Russia, the world's eighth-largest economy, is likely to contract 3 per cent this year, embracing its first recession since the 2009 global financial crisis on the back of plunging oil revenues and western sanctions due to its involvement in the unrest in Ukraine.
The 3-per cent forecast is actually a conservative figure compared with more upbeat consensus forecasts, the country's economy minister Alexei Ulyukayev told Russian reporters over the weekend.
Many analysts foresee a more dismal picture for the Russian economy, predicting up to 4-5 per cent GDP contraction in 2015. Global credit rating agency Moody's said earlier this month that the country's GDP may shrink as much as 5.5 per cent.
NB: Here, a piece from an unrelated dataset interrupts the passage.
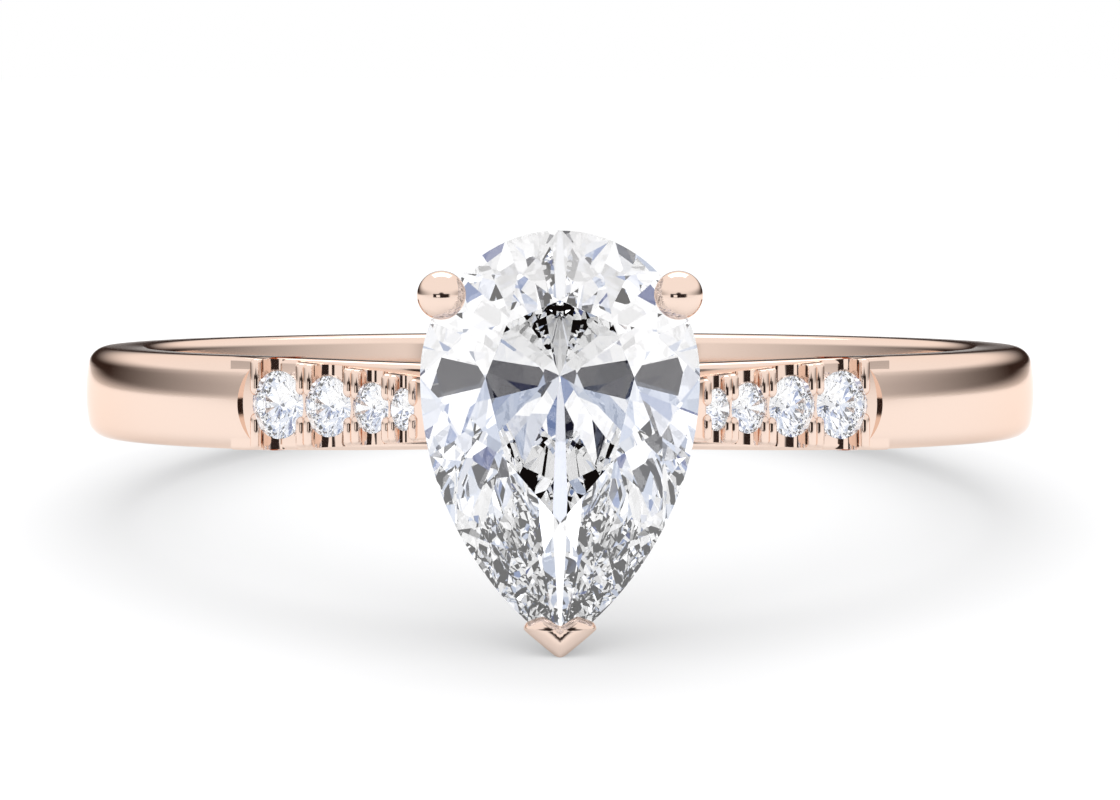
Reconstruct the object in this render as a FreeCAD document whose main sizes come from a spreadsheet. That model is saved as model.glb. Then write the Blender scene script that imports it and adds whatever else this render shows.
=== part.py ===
import FreeCAD, Part
import math
import os

import Sketcher
from types import SimpleNamespace

from FreeCAD import Placement, Rotation, Vector

# Engagement ring: a court-profile band with cathedral shoulders, a three-claw
# basket and a pear-shaped centre stone, flanked by four graduated accents a side.
# Frame: millimetres, origin at the centre of the finger bore, +Z along the finger
# axis, the centre stone facing -Y with its point towards -Z.

doc = FreeCAD.newDocument("engagement_ring")
sheet = doc.addObject("Spreadsheet::Sheet", "sizes")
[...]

However, the international Monetary Fund (IMF) in its world economic outlook released a fortnight ago has forecast 3-per cent contraction for the Russian economy this year and 1-per cent in 2016.
Ulyukayev expects inflation to reach 12 per cent by the end of 2015, up from 11.4 per cent in 2014.
Capital outflows could hit $115 billion in 2015, up from an earlier estimate of up to $90 billion, after hitting a whopping $151 billion in 2014, which was way beyond all predictions.
Besides, the minister expects capital investment to drop by 13 per cent this year and retail sales by 8 per cent.
Just on Friday in a surprise move, the Russian central bank cut its lending rate to 15 per cent from 17 per cent, to stimulate growth in the sagging economy. (See: Russian central bank cuts main interest rate as recession fears rise).
The move sent the rouble 2.4 per cent lower against the US dollar, leaving the dollar worth 69.47 roubles. The currency has lost about half of its value in the past one year.
The Bank of Russia said its action was aimed at averting sizeable decline in economic activity against the background of negative external factors, apparently referring to the western sanctions and fall in oil prices.
Justifying the central bank's decision to cut interest rates, the minister said that ''it was absolutely justified and practical.''
Last month the central bank raised the interest rate from 8 per cent to 9.5 per cent and further up to 17 per cent to tame the rising inflation. However, now it feels that economic growth is of topmost priority under slumping oil prices.
Oil revenues account for about half of Russia's GDP. Prices of Brent crude has fallen from the highs of $115 a barrel last summer to around $52 a barrel on Friday.
Last week, the country announced a 2.34-trillion ruble ($35-billion) anti-crisis plan to prop up the economy without revealing the details. The government said that it would curtail 10 per cent of its spending plans this year except defence, social spending and debt repayments, aiming to balancing the budget by 2017.
Meanwhile, global credit rating agency Standard & Poor's last week downgraded Russia's sovereign debt rating to ''junk'' status.(See: Russia to trim deficit as S&P junks its credit rating)
Nevertheless, in an interview on Russia's First Channel yesterday Russian central bank chief Elvira Nabiullina said that Russia won't default and any rumours around the topic are just empty talks.
''Well, how can there be a default at such a low level of external debt,'' she asked.
According to the central bank's recent figures, Russia's external debt fell by 18 per cent to around $600 billion in 2014 from $719 billion in the beginning of the year.
Regarding inflation, Nabiullina said that the central bank expects that inflation will peak in the second quarter before sliding down to single digit level in 2016.